A: Pedro Peix Pellerano, decidor disidente
Nos hemos referido ya en otros artículos a los síntomas, signos y señas que deberían mover a preocupación en la sociedad global, y la resonancia en nuestro socius, acostumbrados como estamos a la mímica, comportamientos y gestos foráneos, a la práctica propia de la subordinación mental y al habla prestada. Decimos habla prestada pues no se trata de la ausencia de voz, sino más bien de una voz amaestrada por el poder.
No debemos pensar que esa voz amaestrada representa al sujeto que la usa. Se trata, más bien, de una voz en off, unos fonemas que resuenan sin rostro, en el peor de los casos la “opinión” calcada debajo de una “noticia” servida a través de las redes. No es la ausencia de voz que planteó Spivack, es la presencia absoluta de la voz del poder. El imperialismo de la voz, donde el subordinado parece decir algo y el poderoso estar callado. La eficacia de una ventriloquía social.
En este frágil proceso comunicativo, que podría romperse si el subordinado descubriera que puede hablar, es más evidente la fractura entre lo material (real) y lo virtual (evanescente). Por los artificios tecnológicos el hablante es inexistente y, sin embargo, en una nueva forma de alienación, que el marxismo no pudo pensar, el subordinado crea una falsa consciencia de su existir, sin saber que repite el guion del poder.
El goce de hablar desde el dictado del poder, hace que el sujeto se mantenga en los grafos de su dictado indiferente a la realidad; desea no recuperar su voz pues ya la represión no viene de los aparatos del Estado, si no del propio “aparato psíquico del sujeto”, de aquel que “goza su síntoma”. De no querer saber lo que sabe, el sujeto ha pasado a no querer decir otra cosa que la verdad oficiante, no de un dios trascendental, sino del soberano terrenal.
No abrir la boca es una bella metáfora de la subordinación al discurso ajeno que se traduce en: solo abre la boca para decir lo que conviene. Y la verdad incómoda es borradura. En mi propia experiencia, escribir estos artículos y tener una mirada crítica, estética o disidente, es escandaloso, poco diplomático y afrentoso. No se supone que hable desde mi etnia y orígenes sociales, a menos que sea solo para asentir el decir del amo.
En una época de falsas luchas en favor de la igualdad, perviven en clave underground las reales formas de exclusiones y prejuicios: la anulación del discurso de aquellos que hablamos afuera del decir único. Y no se supone que debamos hablar, puesto que, ante la máscara de la tolerancia, lo realmente excluido es la voz. Los grafos de la resistencia van extinguiéndose, y dan paso a una homologación de la opinión pública.

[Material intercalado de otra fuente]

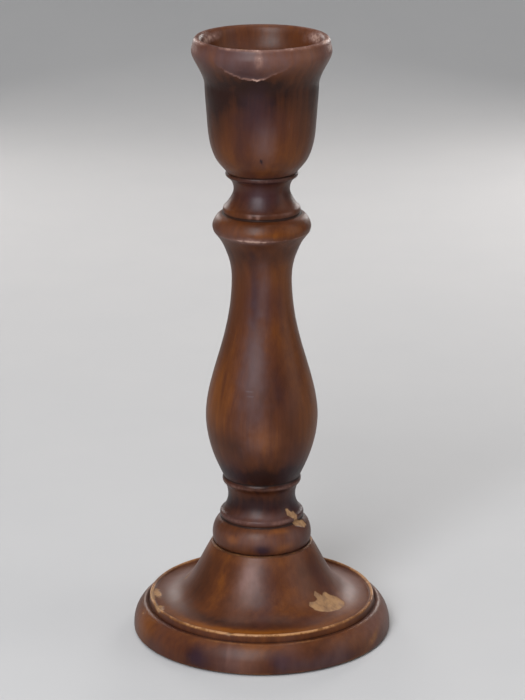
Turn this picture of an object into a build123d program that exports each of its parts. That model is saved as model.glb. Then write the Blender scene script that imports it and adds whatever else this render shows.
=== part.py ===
from build123d import *
import os

# Turned wooden candlestick: a plinth, a baluster stem and a cup, turned one by one and glued
# together with round tenons, then held by one screw driven up through the plinth.
# Millimetres, +Z up, origin on the table under the middle of the base.
# Every outline is drawn as radius and height on Plane.XZ and turned about Z.

# ---- overall ----
TOTAL_H = 250.0
FELT_T = 0.6
FELT_R = 50.5
JOINT_BASE_Z = 38.6    # shoulder where the stem sits on the plinth
JOINT_CUP_Z = 195.7    # shoulder where the cup sits on the stem

# ---- glued tenons ----
GLUE_GAP = 0.1
FOOT_TENON_R = 9.9
FOOT_TENON_L = 20.0
HEAD_TENON_R = 6.9
HEAD_TENON_L = 12.0
TENON_CHAMFER = 0.8
MORTISE_EXTRA = 0.5    # mortises are this much deeper than their tenons are long

# ---- plinth ----
RIM_R = 53.4           # widest radius of the half-round rim
RIM_BEND_R = 12.0      # radius of the rim's upper bend
RIM_BEND_Z = 2.7
RIM_FOOT_R = 0.7       # small round at the table edge
RIM_BEND_ANGLE = 49.0  # where the rim's bend tightens into its crest
RIM_CREST_R = 1.8
RIM_CREST_ANGLE = 75.0
QUIRK_R = 46.95        # bottom of the narrow groove between rim and bead
QUIRK_Z = 11.7
BEAD_OUT_R = 46.75     # raised bead between rim and cone
BEAD_SIDE_Z = 14.3
BEAD_TOP_R = 45.95
BEAD_TOP_Z = 15.3
BEAD_IN_R = 44.0       # the bead runs out into the cone here
BEAD_IN_Z = 14.2
CONE_TOP_R = 20.8

# ---- stem ----
KNOP_R = 20.4
KNOP_FOOT_R = 19.6
NECK_R = 13.85
COLLAR_R = 16.2
VASE_R = 22.9
WAIST_R = 12.2
RING_R = 19.85
UPPER_NECK_R = 11.3
HEAD_COLLAR_R = 14.6

# ---- cup ----
CUP_FOOT_R = 14.1
LIP_R = 27.9
LIP_TOP_R = 25.7
MOUTH_R = 24.4
SOCKET_R = 11.2        # takes a 22 mm (7/8 in) candle
SOCKET_TOP_Z = 236.0
SOCKET_L = 22.5
SOCKET_CHAMFER = 0.5

# ---- screw ----
SCREW_R = 2.3          # outside of the thread
SCREW_HEAD_R = 4.5
SCREW_HEAD_T = 2.6
SCREW_HEAD_RIM = 0.3   # straight edge of the head before its cone starts
SCREW_SINK = 0.6       # the head lies this far above the plinth's underside
SCREW_L = 32.0
SCREW_TIP_L = 4.0
SCREW_SLOT_W = 1.1
SCREW_SLOT_D = 1.1
SCREW_CLEAR_R = 2.5    # plain hole through the plinth
PILOT_R = 2.35         # hole in the stem's foot tenon
HEAD_GAP = 0.1         # play round the head in its countersink

foot_tenon_z = JOINT_BASE_Z - FOOT_TENON_L
foot_mortise_z = foot_tenon_z - MORTISE_EXTRA
head_tenon_z = JOINT_CUP_Z + HEAD_TENON_L
screw_z = FELT_T + SCREW_SINK


# ---------------------------------------------------------------- felt pad
# Thin baize disc glued under the plinth.
with BuildPart() as felt_pad:
    with BuildSketch(Plane.XY):
        Circle(FELT_R)
    extrude(amount=FELT_T)
felt_pad.part.label = "felt_pad"


# ---------------------------------------------------------------- plinth
# Half-round rim, a narrow groove, a raised bead, then a long cove rising to the stem.
with BuildPart() as base:
    with BuildSketch(Plane.XZ):
        with BuildLine():
            Line((0, FELT_T), (RIM_R - RIM_FOOT_R, FELT_T))
            foot_round = JernArc((RIM_R - RIM_FOOT_R, FELT_T), (1, 0), RIM_FOOT_R, 90)
            side = Line(foot_round @ 1, (RIM_R, RIM_BEND_Z))
            bend = JernArc(side @ 1, (0, 1), RIM_BEND_R, RIM_BEND_ANGLE)
            crest = JernArc(bend @ 1, bend % 1, RIM_CREST_R, RIM_CREST_ANGLE)
            quirk = Line(crest @ 1, (QUIRK_R, QUIRK_Z))
            bead_side = Line(quirk @ 1, (BEAD_OUT_R, BEAD_SIDE_Z))
            bead = Spline(
                bead_side @ 1,
                (BEAD_TOP_R, BEAD_TOP_Z),
                (BEAD_TOP_R - 0.9, BEAD_TOP_Z - 0.6),
                (BEAD_IN_R, BEAD_IN_Z),
                tangents=[(-0.1, 1.0), (-1.0, 0.06)],
            )
            cone = Bezier(
                bead @ 1,
                (29.6, 15.1),
                (27.5, 27.7),
                (CONE_TOP_R, JOINT_BASE_Z - 0.3),
            )
            cone_edge = Line(cone @ 1, (CONE_TOP_R - 0.35, JOINT_BASE_Z))
            Line(cone_edge @ 1, (0, JOINT_BASE_Z))
            Line((0, JOINT_BASE_Z), (0, FELT_T))
        make_face()
    revolve(axis=Axis.Z)
    # mortise for the stem's foot tenon
    with BuildSketch(Plane.XY.offset(foot_mortise_z)):
        Circle(FOOT_TENON_R + GLUE_GAP)
    extrude(amount=JOINT_BASE_Z - foot_mortise_z, mode=Mode.SUBTRACT)
    # screw hole with its countersink, opening downwards
    with BuildSketch(Plane.XZ):
        with BuildLine():
            Polyline(
                (0, FELT_T),
                (SCREW_HEAD_R + HEAD_GAP, FELT_T),
                (SCREW_HEAD_R + HEAD_GAP, screw_z + SCREW_HEAD_RIM),
                (SCREW_CLEAR_R, screw_z + SCREW_HEAD_T),
                (SCREW_CLEAR_R, foot_mortise_z),
                (0, foot_mortise_z),
                close=True,
            )
        make_face()
    revolve(axis=Axis.Z, mode=Mode.SUBTRACT)
base.part.label = "base"


# ---------------------------------------------------------------- stem
# Baluster: knop, fillet, neck, thin collar, vase, waist, ring, fillet, upper neck, head collar.
with BuildPart() as stem:
    with BuildSketch(Plane.XZ):
        with BuildLine():
            Polyline(
                (0, foot_tenon_z),
                (FOOT_TENON_R - TENON_CHAMFER, foot_tenon_z),
                (FOOT_TENON_R, foot_tenon_z + TENON_CHAMFER),
                (FOOT_TENON_R, JOINT_BASE_Z),
                (KNOP_FOOT_R, JOINT_BASE_Z),
            )
            knop = Spline(
                (KNOP_FOOT_R, JOINT_BASE_Z),
                (KNOP_R, 42.0),
                (19.6, 46.2),
                (16.7, 49.7),
                tangents=[(0.55, 1.0), (-0.9, 0.75)],
            )
            step_a = Line(knop @ 1, (17.0, 50.2))
            fillet_a = ThreePointArc(step_a @ 1, (17.3, 51.2), (16.95, 52.3))
            cove_a = Spline(
                fillet_a @ 1,
                (14.9, 54.7),
                (NECK_R, 58.9),
                (14.5, 62.9),
                (15.8, 64.9),
                tangents=[(-0.95, 0.5), (0.8, 0.75)],
            )
            collar = ThreePointArc(cove_a @ 1, (COLLAR_R, 66.0), (15.6, 67.4))
            vase = Spline(
                collar @ 1,
                (19.1, 75.2),
                (22.2, 86.0),
                (VASE_R, 94.0),
                (21.35, 105.6),
                (17.4, 120.0),
                (13.7, 135.0),
                (WAIST_R, 148.0),
                (13.3, 160.0),
                (15.3, 165.2),
                (19.0, 170.9),
                tangents=[(0.45, 1.0), (0.75, 0.9)],
            )
            ring_arris = Line(vase @ 1, (19.45, 171.4))
            ring = Spline(
                ring_arris @ 1,
                (RING_R, 173.2),
                (18.4, 177.1),
                (15.4, 178.9),
                tangents=[(0.15, 1.0), (-1.0, 0.35)],
            )
            step_b = Line(ring @ 1, (15.5, 179.3))
            fillet_b = ThreePointArc(step_b @ 1, (15.65, 180.3), (15.3, 181.5))
            cove_b = Spline(
                fillet_b @ 1,
                (13.3, 183.8),
                (UPPER_NECK_R, 188.4),
                (12.2, 192.0),
                (14.0, 193.8),
                tangents=[(-0.85, 0.6), (0.9, 0.55)],
            )
            head_collar = ThreePointArc(cove_b @ 1, (HEAD_COLLAR_R, 194.7), (14.2, JOINT_CUP_Z))
            Polyline(
                (14.2, JOINT_CUP_Z),
                (HEAD_TENON_R, JOINT_CUP_Z),
                (HEAD_TENON_R, head_tenon_z - TENON_CHAMFER),
                (HEAD_TENON_R - TENON_CHAMFER, head_tenon_z),
                (0, head_tenon_z),
                (0, foot_tenon_z),
            )
        make_face()
    revolve(axis=Axis.Z)
    # pilot hole for the screw
    with BuildSketch(Plane.XY.offset(foot_tenon_z)):
        Circle(PILOT_R)
    extrude(amount=screw_z + SCREW_L + 1.0 - foot_tenon_z, mode=Mode.SUBTRACT)
stem.part.label = "stem"


# ---------------------------------------------------------------- cup
# Bell-shaped nozzle: round bottom, nearly straight wall, flared lip, dished mouth, candle socket.
with BuildPart() as cup:
    with BuildSketch(Plane.XZ):
        with BuildLine():
            Line((0, JOINT_CUP_Z), (CUP_FOOT_R, JOINT_CUP_Z))
            bowl = Spline(
                (CUP_FOOT_R, JOINT_CUP_Z),
                (17.6, 200.0),
                (20.6, 207.4),
                (21.9, 219.0),
                (22.65, 230.0),
                (24.9, 237.6),
                tangents=[(0.7, 1.0), (0.5, 1.0)],
            )
            lip_under = Spline(
                bowl @ 1,
                (27.3, 242.2),
                (LIP_R, 244.8),
                tangents=[bowl % 1, (0, 1)],
            )
            lip = Spline(
                lip_under @ 1,
                (27.3, 247.7),
                (LIP_TOP_R, TOTAL_H),
                tangents=[(0, 1), (-1, 0.12)],
            )
            lip_inner = Spline(
                lip @ 1,
                (MOUTH_R, 249.2),
                (23.2, 245.6),
                tangents=[(-1, -0.12), (-0.25, -1.0)],
            )
            dish = Spline(
                lip_inner @ 1,
                (20.6, 240.2),
                (SOCKET_R + SOCKET_CHAMFER, SOCKET_TOP_Z + SOCKET_CHAMFER),
                tangents=[lip_inner % 1, (-1, -0.12)],
            )
            Polyline(
                (SOCKET_R + SOCKET_CHAMFER, SOCKET_TOP_Z + SOCKET_CHAMFER),
                (SOCKET_R, SOCKET_TOP_Z),
                (SOCKET_R, SOCKET_TOP_Z - SOCKET_L),
                (0, SOCKET_TOP_Z - SOCKET_L),
                (0, JOINT_CUP_Z),
            )
        make_face()
    revolve(axis=Axis.Z)
    # mortise for the stem's head tenon
    with BuildSketch(Plane.XY.offset(JOINT_CUP_Z)):
        Circle(HEAD_TENON_R + GLUE_GAP)
    extrude(amount=HEAD_TENON_L + MORTISE_EXTRA, mode=Mode.SUBTRACT)
cup.part.label = "cup"


# ---------------------------------------------------------------- base screw
# Slotted countersunk wood screw driven upwards; its thread is drawn at its outside size.
with BuildPart() as base_screw:
    with BuildSketch(Plane.XZ):
        with BuildLine():
            Polyline(
                (0, screw_z),
                (SCREW_HEAD_R, screw_z),
                (SCREW_HEAD_R, screw_z + SCREW_HEAD_RIM),
                (SCREW_R, screw_z + SCREW_HEAD_T),
                (SCREW_R, screw_z + SCREW_L - SCREW_TIP_L),
                (0, screw_z + SCREW_L),
                close=True,
            )
        make_face()
    revolve(axis=Axis.Z)
    with BuildSketch(Plane.XY.offset(screw_z)):
        Rectangle(2 * SCREW_HEAD_R + 1.0, SCREW_SLOT_W)
    extrude(amount=SCREW_SLOT_D, mode=Mode.SUBTRACT)
base_screw.part.label = "base_screw"


os.makedirs("parts", exist_ok=True)
export_step(felt_pad.part, "parts/felt_pad.step")
export_step(base.part, "parts/base.step")
export_step(stem.part, "parts/stem.step")
export_step(cup.part, "parts/cup.step")
export_step(base_screw.part, "parts/base_screw.step")
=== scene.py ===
"""Looks for the turned wooden candlestick: finely turned wood with its worn varnish, baize and screw."""
import math

import bmesh
import bpy
import numpy as np
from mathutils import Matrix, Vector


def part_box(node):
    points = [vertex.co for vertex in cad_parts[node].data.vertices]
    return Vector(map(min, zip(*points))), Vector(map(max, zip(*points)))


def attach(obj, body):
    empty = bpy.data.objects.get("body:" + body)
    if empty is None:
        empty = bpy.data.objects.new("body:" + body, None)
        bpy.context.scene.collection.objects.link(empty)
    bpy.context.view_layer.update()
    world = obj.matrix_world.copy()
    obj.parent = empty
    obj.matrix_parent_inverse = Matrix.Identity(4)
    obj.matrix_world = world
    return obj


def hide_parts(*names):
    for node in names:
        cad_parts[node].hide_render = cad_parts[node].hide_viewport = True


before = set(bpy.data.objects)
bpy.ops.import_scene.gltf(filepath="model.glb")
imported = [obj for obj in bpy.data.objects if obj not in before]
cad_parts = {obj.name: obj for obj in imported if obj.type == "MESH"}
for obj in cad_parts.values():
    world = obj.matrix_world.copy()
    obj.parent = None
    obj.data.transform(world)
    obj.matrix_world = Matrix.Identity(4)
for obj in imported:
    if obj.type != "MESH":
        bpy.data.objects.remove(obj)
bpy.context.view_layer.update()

MM = 0.001
JOINT_BASE_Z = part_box("base")[1].z / MM     # the stem stands on the plinth here
JOINT_CUP_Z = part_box("cup")[0].z / MM       # the cup sits on the stem here
TABLE_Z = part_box("base")[0].z / MM          # underside of the plinth


# ------------------------------------------------------------------ numbers for noise
CELL_PRIMES = np.array([73856093, 19349663, 83492791])      # large primes, so that neighbours differ
SEED_PRIME = 2654435761
STIR_PRIME = 1274126177


def hashed(cells, seed):
    """One repeatable value from -1 to 1 for each whole-number cell."""
    h = cells.astype(np.int64) @ CELL_PRIMES + seed * SEED_PRIME
    h = (h ^ (h >> 13)) * STIR_PRIME & 0xFFFFFFFF
    return ((h ^ (h >> 16)) & 0xFFFF) / 32767.5 - 1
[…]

Hace años, escribí sobre el sentido antitético de la palabra política, poniendo en evidencia cómo, en beneficio del poder, la palabra pasaba a significar lo conveniente, aun fuera opuesto a su filología; verbigracia, la poli-ética. Pasamos de la administración de la ciudad (polis) para el bien común (ética), a la “moral” individualista.
Se acusa en el subordinado una amnesia anterógrada, y tendemos a olvidar los nuevos acontecimientos políticos como si no tuviéramos palabras para nombrarlos. Hoy, estamos frente a un genocidio, pero en el lugar que debe ocupar ese semantema, hay una tachadura que el subordinado replica. Piensa, pero no hables.
La amnesia de lo que tenemos en frente, nos protege, en clave histérica, del estremecimiento ante el horror, y nos sitúa en una perversión de lo real. La sociedad, como la histérica del psicoanálisis, prefiere el drama de sus síntomas y no la asunción de una realidad dolorosa. Eso es, ocultamiento del subordinado en su teatro de la indiferencia. Teatro que en nuestro país cuenta con actores bien remunerados, los cuales reducen el mundo a la “información localista”.
Arribamos a una exhibición de la indiferencia, a mostrar con orgullo nuestro desinterés por la realidad real, dejando a los artefactos la tarea de pensar, sin darnos cuenta que dichos dispositivos están programados. Somos orgullosos de ser indiferentes con la ilusoria idea de que es nuestro modo de sobrevivir, incluso de ser alguien, y reaccionamos con rabia ante cualquier disidencia. No podemos hablar porque en la cosificación renunciamos a ver.
El disiente disidente es necio (recuerdo a Pedro Peix, volanteados sus artículos bajo un árbol del parque Colón). Para acallarlo está la marginación, la exclusión y el arsenal de etiquetados. Empero, detrás de todo esto está el miedo, la frustración que no termina de ocultarse del todo bajo el síntoma histérico, y solo queda la agresión contra aquel que se ofrece a la horda con voz propia. Lo acallamos para que nada cambie y continuemos la mímica del amo.
Al final, la voz del amo (aun hablada por boca del subordinado) procurará siempre el orden de sus intereses.